Visions of Africa
Boris Wastiau
This introduction to the sculpture of one of the best-known peoples in Angola and the Democratic Republic of Congo focuses exclusively on sculpture in the round. After situating the Chokwe in a temporal and spatial context, successive chapters look at figurines used in the divination ritual, statues related to the hambapossession cults, ancient traditional statuary (eighteenth and nineteenth centuries) known as the “homeland style”, court objects reserved for the warrior aristocracy and the wooden masks associated with the chieftaincies and the initiation rites surrounding circumcision. Particular attention is paid to the precious figures of Chibinda Ilunga, the civilising hero of the origin myths, almost all of which came to Europe in the nineteenth century, as well as to stools, whose symbolism and function give insights into the Chokwe’s religious beliefs and the hierarchical structure of the chieftaincies.
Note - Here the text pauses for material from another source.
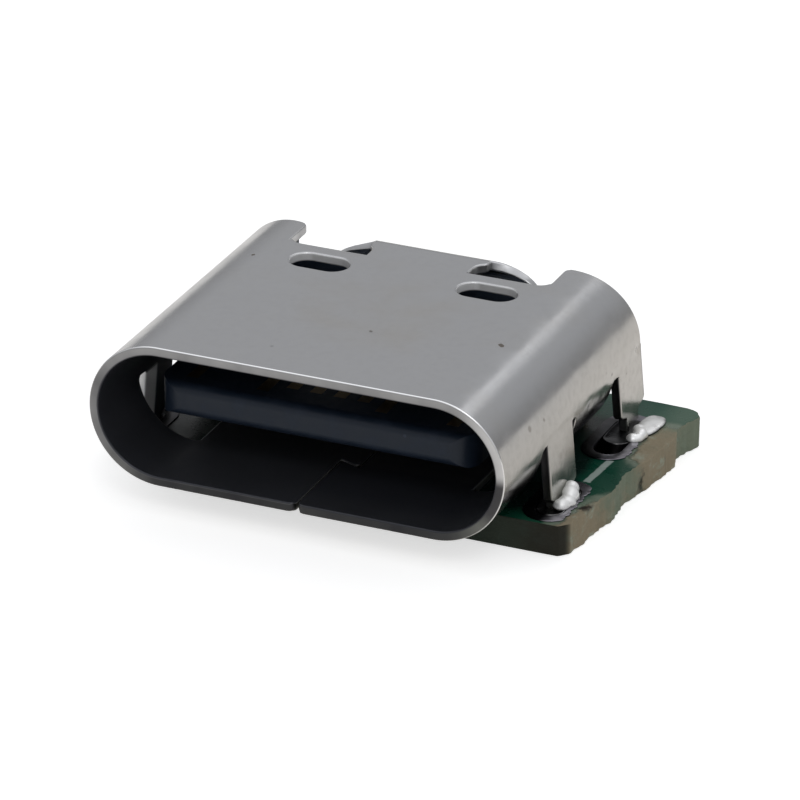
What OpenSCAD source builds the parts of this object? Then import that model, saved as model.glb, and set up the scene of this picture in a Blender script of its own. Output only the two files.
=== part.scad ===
// USB-C socket with its scrap of circuit board.
// Origin: centre of the plug mouth, in the plane of the shell's front lip.
// +X right, +Y into the socket, +Z up. Millimetres.

/* [Shell] */
// Width of the mouth inside the shell
mouth_w = 8.34; // [8.2:0.01:10.1]
// Height of the mouth inside the shell
mouth_h = 2.56; // [2.4:0.01:3.1]
// Thickness of the folded sheet
sheet_t = 0.2; // [0.15:0.01:0.3]
// Depth of the shell from its front lip to its rear edge
shell_l = 7; // [6.4:0.05:8.5]
// Gap left in the folded seam
seam_gap = 0.03; // [0.01:0.01:0.06]
// Depth of the dovetail that locks the seam
dovetail_d = 0.55; // [0.3:0.05:0.9]

/* [Roof] */
// Sideways offset of the roof's cut-outs and flap, left by the folding
roof_shift = 0.08; // [-0.1:0.01:0.1]
// Length of each oblong roof window, across the shell
window_l = 1.25; // [0.8:0.05:1.6]
// Width of each oblong roof window
window_w = 0.7; // [0.4:0.05:0.9]
// Distance from the roof pattern's middle to a window's centre
window_x = 1.8; // [1.5:0.02:2.2]
// Distance from the rear edge to the windows' centres
window_back = 2; // [1.8:0.05:2.4]
// Depth of the rear notches, from the rear edge
notch_d = 1.3; // [1:0.05:1.5]
// Half the distance between the two rear ears
ear_x = 2.8; // [2.7:0.05:3]
// Corner radius at the bottoms of the notches
notch_r = 0.28; // [0.1:0.02:0.4]
// Corner radius of the ears
ear_r = 0.14; // [0.06:0.02:0.3]
// How far an ear's inner corner stands in front of the rear edge
ear_slant = 0.34; // [0.1:0.02:0.5]

/* [Rear flap] */
// Width of the neck that joins the flap to the roof
neck_w = 2.2; // [1.8:0.05:2.6]
// Outer radius of the flap's bend
bend_r = 0.36; // [0.3:0.02:0.5]
// Distance from the rear edge to the flap's outer face
flap_back = 0.3; // [0.2:0.02:0.4]
// Full width of the flap below its shoulders
flap_w = 4.8; // [4:0.1:5]
// Height of the flap, down from the roof
flap_h = 2; // [1.4:0.05:2.2]
// Fall of the flap's shoulders for each millimetre outwards
shoulder_slope = 0.5; // [0.3:0.05:0.7]

/* [Legs] */
// Distance from the front lip to the front legs
front_leg_y = 2.15; // [2:0.05:2.6]
// Width of a front leg
front_leg_w = 1.25; // [1:0.05:1.5]
// Width of a rear leg
rear_leg_w = 1.22; // [0.9:0.02:1.3]
// Outward lean of the legs, in degrees
leg_lean = 5; // [0:0.5:6]
// Width of the slits beside the legs
slit_w = 0.2; // [0.12:0.02:0.3]
// Height of the front legs' slit tops below the middle of the mouth
front_slit_z = 0.17; // [0.1:0.01:0.4]
// Height of the rear legs' slit tops below the middle of the mouth
rear_slit_z = 0.26; // [0.1:0.01:0.4]
// Height of the front legs' shoulders above the board's pads
front_foot_h = 0.1; // [0:0.05:0.3]
// Height of the rear legs' shoulders above the board's pads
rear_foot_h = 0.28; // [0:0.02:0.4]
// Width of a front leg's tip, inside its board slot
front_tip_w = 0.8; // [0.6:0.05:0.9]
// Width of a rear leg's tip, inside its board slot
rear_tip_w = 0.6; // [0.5:0.05:0.7]
// Distance from a front leg's front edge to its tip
front_tip_in = 0.1; // [0.05:0.05:0.2]
// Distance from a rear leg's front edge to its tip
rear_tip_in = 0.26; // [0.2:0.02:0.4]

/* [Tongue] */
// Width of the tongue
tongue_w = 6.69; // [6:0.01:6.8]
// Thickness of the tongue
tongue_t = 0.7; // [0.66:0.01:0.9]
// Distance from the front lip to the tongue's tip
tongue_y = 0.87; // [0.6:0.01:1.1]
// Thickness of the tongue's root, under the ground plates
root_t = 0.9; // [0.86:0.02:1.1]
// Length of the tongue's root
root_l = 1.2; // [1.1:0.05:1.4]
// Depth of the latch notches in the tongue's sides
latch_d = 0.35; // [0.2:0.01:0.45]
// Length of the latch notches
latch_l = 1.3; // [1:0.05:1.6]

/* [Housing] */
// Thickness of the housing's block behind the tongue
block_l = 0.3; // [0.28:0.02:0.4]
// Distance from the rear edge to the back of the block
block_back = 0.55; // [0.52:0.01:0.6]
// Gap round the housing inside the shell
housing_gap = 0.02; // [0.01:0.01:0.05]
// Diameter of a locating peg
peg_d = 0.5; // [0.4:0.02:0.6]
// Distance from the middle line to a locating peg
peg_x = 2.89; // [2.8:0.01:2.95]
// Length of a locating peg below the board's top
peg_l = 0.55; // [0.4:0.05:0.6]

/* [Contacts and plates] */
// Pitch of the contacts on the tongue
pitch = 0.5; // [0.48:0.01:0.51]
// Width of a contact on the tongue
contact_w = 0.25; // [0.2:0.01:0.3]
// Thickness of a contact's strip
contact_t = 0.15; // [0.1:0.01:0.18]
// Width of a contact's tail
tail_w = 0.2; // [0.15:0.01:0.24]
// Length of a tail's foot, behind the block
foot_l = 0.8; // [0.5:0.05:0.9]
// Thickness of the steel plate inside the tongue
mid_plate_t = 0.15; // [0.1:0.01:0.18]
// Thickness of the ground plates on the tongue's root
ground_plate_t = 0.15; // [0.1:0.01:0.2]

/* [Circuit board] */
// Thickness of the board
board_t = 0.65; // [0.6:0.05:1.2]
// Distance from the front lip to the board's front edge
board_y = 1.5; // [1.3:0.05:1.8]
// How far the board runs on behind the shell
board_back = 0.5; // [0.35:0.05:1.5]
// Thickness of the copper on the board
copper_t = 0.03; // [0.02:0.005:0.05]
// Width of a plated leg slot
slot_w = 0.6; // [0.5:0.02:0.7]
// Width of the copper rim round a leg slot
rim_w = 0.24; // [0.2:0.02:0.35]
// Length of a front leg's slot
front_slot_len = 1.4; // [1.3:0.05:1.6]
// Length of a rear leg's slot
rear_slot_len = 1.7; // [1.3:0.05:1.8]
// Room between a leg's tip and the rear end of its slot
tip_room = 0.17; // [0.14:0.01:0.25]
// Distance from the legs' plane outwards to the middle of the slots
slot_out = 0.18; // [0.15:0.01:0.22]
// Thickness of the plating in a leg slot
plating_t = 0.05; // [0.03:0.01:0.08]
// Gap round a peg in its board hole
peg_gap = 0.07; // [0.04:0.01:0.1]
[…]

Some fifteen field photographs, many previously unpublished prints from the archives of the ethnographic section of the Musée royal de l’Afrique centrale (Tervuren), illustrate the text.
Boris Wastiau, since 1996, is one of the conservators of the Ethnography Department of the Royal Museum of Central Africa at Tervuren. He specialises in the rituals of arts of the Upper Zambezi and the Upper Kasai, as well as in the history of the collections.